Common misunderstanding: Senior positions only require more years of experience.

It's not just about years; it's about the depth of experience. A senior Sous Chef should have proven leadership skills and the ability to handle complex situations, not just more time spent in kitchens.

Common misunderstanding: Any management experience will suffice.

Management experience in a kitchen involves specific skills, such as inventory management, team leadership, and high-pressure decision-making. Make sure to specify that the experience must be relevant to kitchen management.

What aspects of experience should a mid-level Sous Chef have according to the job description?

A mid-level Sous Chef should have substantial experience in kitchen operations, particularly in environments similar to yours.
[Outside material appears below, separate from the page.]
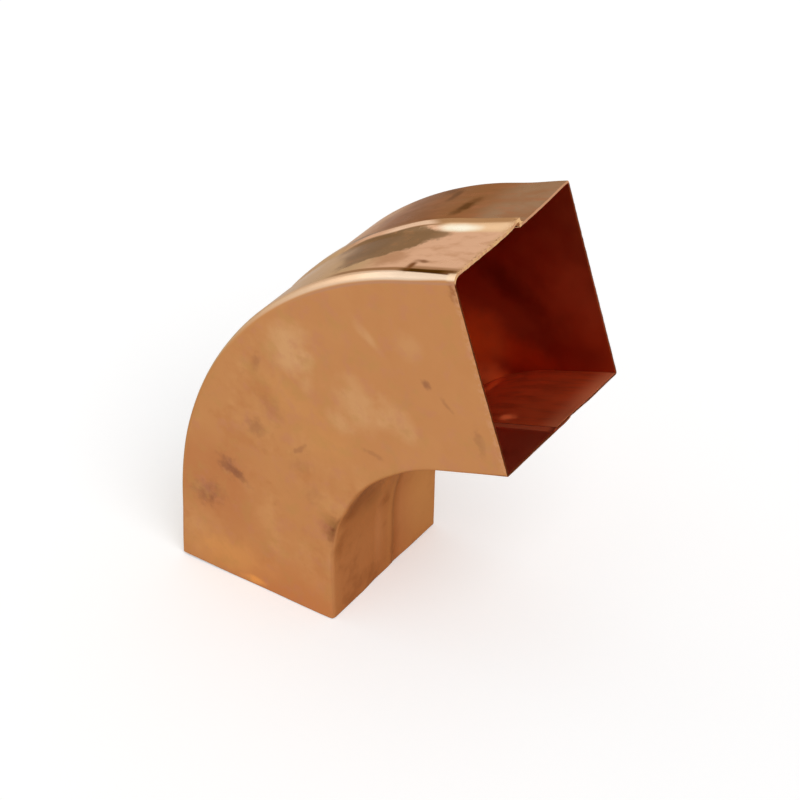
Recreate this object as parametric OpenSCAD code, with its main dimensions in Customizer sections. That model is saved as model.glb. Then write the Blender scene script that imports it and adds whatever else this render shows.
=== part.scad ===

This includes proficiency in executing complex dishes, managing a team during service, and ensuring kitchen efficiency. The job description should reflect the need for practical, hands-on experience that aligns with the pace and style of your kitchen.

Common misunderstanding: Mid-level is about intermediate skills.

While 'mid-level' suggests a middle ground in terms of career stage, the role can still demand high competence in specific areas like team management and culinary execution, especially in busy or specialised kitchens.

Common misunderstanding: A mid-level Sous Chef doesn't need leadership experience.

Even at mid-level, a Sous Chef often takes on significant leadership roles, such as supervising junior staff and leading service times. Highlight the need for leadership and supervisory experience in your job description.